**What is asked**
What is needed is an exact copy of the lines from the line containing "cad_parts[node].hide_render = cad_parts[node].hide_viewport" to the line containing "part has it", both lines included, and nothing else.

[Start Data segment]

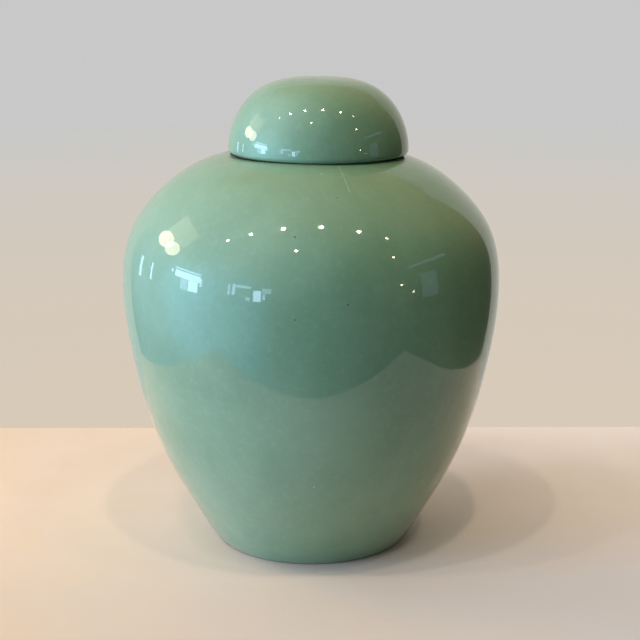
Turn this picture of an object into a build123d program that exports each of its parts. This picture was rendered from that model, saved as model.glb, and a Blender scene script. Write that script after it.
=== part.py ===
from build123d import *
import os

# Lidded ginger jar: a turned stoneware jar and its loose domed lid.
# Millimetres. Z is up, and the origin is the centre of the foot, on the plane that the jar stands on.
# Each piece is one closed half-section, revolved about its own upright axis.

# Jar, outside
SEAT_HEIGHT = 210.0                   # level ring round the neck, which carries the lid
SEAT_RADIUS = 45.0                    # where the level ring ends and the shoulder starts to fall
FOOT_RADIUS = 52.3                    # wall where it meets the table
WALL_POINTS = [
    (62.0, 15.0), (80.6, 50.0), (95.5, 100.0), (100.5, 140.0),
    (95.6, 170.0), (81.0, 190.0), (64.0, 203.0),
]
WALL_DIRECTION_AT_FOOT = (0.62, 0.78)
WALL_DIRECTION_AT_SEAT = (-1.0, 0.18)

# Jar, foot ring
FOOT_RING_INNER_RADIUS = 44.0
FOOT_RECESS = 4.0                     # the base inside the ring is hollowed by this much
FOOT_RECESS_RADIUS = 42.0
FOOT_EDGE_ROUNDING = 1.2

# Jar, inside
FLOOR_HEIGHT = 11.5
FLOOR_CORNER_RADIUS = 50.6
FLOOR_ROUNDING = 25.0
INNER_WALL_POINTS = [(75.3, 52.8), (90.1, 101.0), (95.0, 140.0), (90.4, 167.4), (77.0, 186.0), (61.0, 198.0)]
INNER_WALL_DIRECTION_AT_FLOOR = (0.6, 0.8)
INNER_WALL_DIRECTION_AT_NECK = (-1.0, 0.1)
CEILING_HEIGHT = 205.6                # underside of the shoulder, where it meets the neck
CEILING_ROUNDING = 6.0

# Jar, neck
NECK_RADIUS = 35.5
NECK_WALL = 5.0
NECK_HEIGHT = 14.0
NECK_LIP_ROUNDING = 2.4
NECK_ROOT_ROUNDING = 1.5

# Lid, with heights from its rim and radii from its own axis
LID_SHIFT = 3.9                       # the lid sits this far to +X of the jar's axis
LID_HEIGHT = 40.0
LID_RIM_RADIUS = 47.5
LID_RIM_ROUNDING = 2.5
LID_POINTS = [(45.3, 15.0), (38.8, 26.8), (28.6, 35.1), (15.2, 39.1)]
LID_INNER_RADIUS = 40.5
LID_INNER_STRAIGHT = 10.0             # the inside is upright as far as this
LID_INNER_POINTS = [(38.6, 17.5), (31.0, 26.5), (18.0, 32.3)]
LID_WALL_AT_TOP = 6.0
LID_INNER_EDGE_ROUNDING = 1.0

UP = (0.0, 1.0)
INWARDS = (-1.0, 0.0)
EVEN_PULL = (1.0, 1.0)                # both ends of a curve hold its direction equally firmly

os.makedirs("parts", exist_ok=True)

mouth_radius = NECK_RADIUS - NECK_WALL
lip_height = SEAT_HEIGHT + NECK_HEIGHT
lid_inner_height = LID_HEIGHT - LID_WALL_AT_TOP


def corners(section, *places):
    """The section's corners that lie nearest to the given (radius, height) places."""
    return [section.vertices().sort_by_distance((radius, height, 0))[0] for radius, height in places]


# Jar: foot ring, swelling wall, level seat and upright neck, hollow inside
with BuildPart() as jar:
    with BuildSketch(Plane.XZ) as jar_section:
        with BuildLine():
            Polyline(
                (0, FOOT_RECESS), (FOOT_RECESS_RADIUS, FOOT_RECESS),
                (FOOT_RING_INNER_RADIUS, 0), (FOOT_RADIUS, 0),
            )
            Spline(
                (FOOT_RADIUS, 0), *WALL_POINTS, (SEAT_RADIUS, SEAT_HEIGHT),
                tangents=(WALL_DIRECTION_AT_FOOT, WALL_DIRECTION_AT_SEAT), tangent_scalars=EVEN_PULL,
            )
            Polyline(
                (SEAT_RADIUS, SEAT_HEIGHT), (NECK_RADIUS, SEAT_HEIGHT), (NECK_RADIUS, lip_height),
                (mouth_radius, lip_height), (mouth_radius, CEILING_HEIGHT),
            )
            Spline(
                (FLOOR_CORNER_RADIUS, FLOOR_HEIGHT), *INNER_WALL_POINTS, (mouth_radius, CEILING_HEIGHT),
                tangents=(INNER_WALL_DIRECTION_AT_FLOOR, INNER_WALL_DIRECTION_AT_NECK),
                tangent_scalars=EVEN_PULL,
            )
            Polyline((FLOOR_CORNER_RADIUS, FLOOR_HEIGHT), (0, FLOOR_HEIGHT), (0, FOOT_RECESS))
        make_face()
        fillet(corners(jar_section, (FLOOR_CORNER_RADIUS, FLOOR_HEIGHT)), FLOOR_ROUNDING)
        fillet(corners(jar_section, (mouth_radius, CEILING_HEIGHT)), CEILING_ROUNDING)
        fillet(corners(jar_section, (FOOT_RADIUS, 0), (FOOT_RING_INNER_RADIUS, 0)), FOOT_EDGE_ROUNDING)
        fillet(corners(jar_section, (NECK_RADIUS, SEAT_HEIGHT)), NECK_ROOT_ROUNDING)
        fillet(corners(jar_section, (NECK_RADIUS, lip_height), (mouth_radius, lip_height)), NECK_LIP_ROUNDING)
    revolve(axis=Axis.Z)

jar.part.label = "jar"
export_step(jar.part, "parts/jar.step")

# Lid: a thick dome with a level rim, turned about an axis LID_SHIFT away from the jar's
lid_plane = Plane((LID_SHIFT, 0, SEAT_HEIGHT), x_dir=(1, 0, 0), z_dir=(0, -1, 0))
with BuildPart() as lid:
    with BuildSketch(lid_plane) as lid_section:
        with BuildLine():
            Polyline(
                (LID_INNER_RADIUS, LID_INNER_STRAIGHT), (LID_INNER_RADIUS, 0),
                (LID_RIM_RADIUS, 0), (LID_RIM_RADIUS, LID_RIM_ROUNDING),
            )
            Spline(
                (LID_RIM_RADIUS, LID_RIM_ROUNDING), *LID_POINTS, (0, LID_HEIGHT),
                tangents=(UP, INWARDS), tangent_scalars=EVEN_PULL,
            )
            Line((0, LID_HEIGHT), (0, lid_inner_height))
            Spline(
                (LID_INNER_RADIUS, LID_INNER_STRAIGHT), *LID_INNER_POINTS, (0, lid_inner_height),
                tangents=(UP, INWARDS), tangent_scalars=EVEN_PULL,
            )
        make_face()
        fillet(corners(lid_section, (LID_INNER_RADIUS, 0)), LID_INNER_EDGE_ROUNDING)
        fillet(corners(lid_section, (LID_RIM_RADIUS, 0)), LID_RIM_ROUNDING)
    revolve(axis=Axis((LID_SHIFT, 0, SEAT_HEIGHT), (0, 0, 1)))

lid.part.label = "lid"
export_step(lid.part, "parts/lid.step")
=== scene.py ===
import math
import bpy
import numpy as np
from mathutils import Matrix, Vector


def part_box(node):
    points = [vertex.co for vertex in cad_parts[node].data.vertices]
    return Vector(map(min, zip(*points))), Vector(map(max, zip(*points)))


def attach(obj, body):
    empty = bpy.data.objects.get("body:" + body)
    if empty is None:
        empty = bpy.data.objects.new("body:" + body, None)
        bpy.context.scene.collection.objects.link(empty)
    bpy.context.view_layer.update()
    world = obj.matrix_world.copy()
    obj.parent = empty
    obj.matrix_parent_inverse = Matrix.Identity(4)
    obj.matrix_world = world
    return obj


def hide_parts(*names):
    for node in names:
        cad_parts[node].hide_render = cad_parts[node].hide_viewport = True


# Ginger jar: the looks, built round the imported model. Outlines are (radius, height) in millimetres, as
# turned pottery is drawn, and every finished mesh is in metres. +Z is up and the jar's axis is x = y = 0.

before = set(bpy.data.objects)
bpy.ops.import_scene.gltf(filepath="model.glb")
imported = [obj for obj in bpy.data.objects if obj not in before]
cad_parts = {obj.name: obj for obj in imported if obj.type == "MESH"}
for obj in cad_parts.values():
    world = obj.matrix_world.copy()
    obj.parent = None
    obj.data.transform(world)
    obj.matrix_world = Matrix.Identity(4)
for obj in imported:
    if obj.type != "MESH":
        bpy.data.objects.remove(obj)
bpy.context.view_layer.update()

MM = 0.001
UP, DOWN = (0.0, 1.0), (0.0, -1.0)
OUTWARDS, INWARDS = (1.0, 0.0), (-1.0, 0.0)

jar_low, jar_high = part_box("jar")
lid_low, lid_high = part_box("lid")


# ---------------------------------------------------------------- the jar's outline, as the part has it

SEAT = lid_low.z / MM      # height of the ring round the neck that carries the lid
SEAT_RADIUS = 45.0
LIP = jar_high.z / MM      # height of the top of the neck
FOOT_RADIUS = 52.3
FOOT_ROUNDING = 1.2
RECESS_TOP = 4.0
RECESS_RADIUS = 42.0
RECESS_ROUNDING = 1.0
RING_INNER_RADIUS = 44.0
RING_SLOPE = (RING_INNER_RADIUS - RECESS_RADIUS, -RECESS_TOP)
WALL = [
    (62.0, 15.0), (80.6, 50.0), (95.5, 100.0), (100.5, 140.0),
    (95.6, 170.0), (81.0, 190.0), (64.0, 203.0),
]
WALL_AT_FOOT = (0.62, 0.78)
WALL_AT_SEAT = (-1.0, 0.18)
NECK_RADIUS = 35.5
NECK_ROOT_ROUNDING = 1.5
LIP_ROUNDING = 2.4
MOUTH_RADIUS = 30.5
CEILING_HEIGHT = 205.6     # where the bore opens out under the shoulder
CEILING_OUTWARDS = (1.0, -0.1)
CEILING_ROUNDING = 6.0
INSIDE = [(61.0, 198.0), (77.0, 186.0), (90.4, 167.4), (95.0, 140.0), (90.1, 101.0), (75.3, 52.8)]
INSIDE_AT_FLOOR = (-0.6, -0.8)
FLOOR_HEIGHT = 11.5
FLOOR_CORNER = 50.6
FLOOR_ROUNDING = 25.0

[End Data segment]

**Finished exercise**
        cad_parts[node].hide_render = cad_parts[node].hide_viewport = True


# Ginger jar: the looks, built round the imported model. Outlines are (radius, height) in millimetres, as
# turned pottery is drawn, and every finished mesh is in metres. +Z is up and the jar's axis is x = y = 0.

before = set(bpy.data.objects)
bpy.ops.import_scene.gltf(filepath="model.glb")
imported = [obj for obj in bpy.data.objects if obj not in before]
cad_parts = {obj.name: obj for obj in imported if obj.type == "MESH"}
for obj in cad_parts.values():
    world = obj.matrix_world.copy()
    obj.parent = None
    obj.data.transform(world)
    obj.matrix_world = Matrix.Identity(4)
for obj in imported:
    if obj.type != "MESH":
        bpy.data.objects.remove(obj)
bpy.context.view_layer.update()

MM = 0.001
UP, DOWN = (0.0, 1.0), (0.0, -1.0)
OUTWARDS, INWARDS = (1.0, 0.0), (-1.0, 0.0)

jar_low, jar_high = part_box("jar")
lid_low, lid_high = part_box("lid")


# ---------------------------------------------------------------- the jar's outline, as the part has it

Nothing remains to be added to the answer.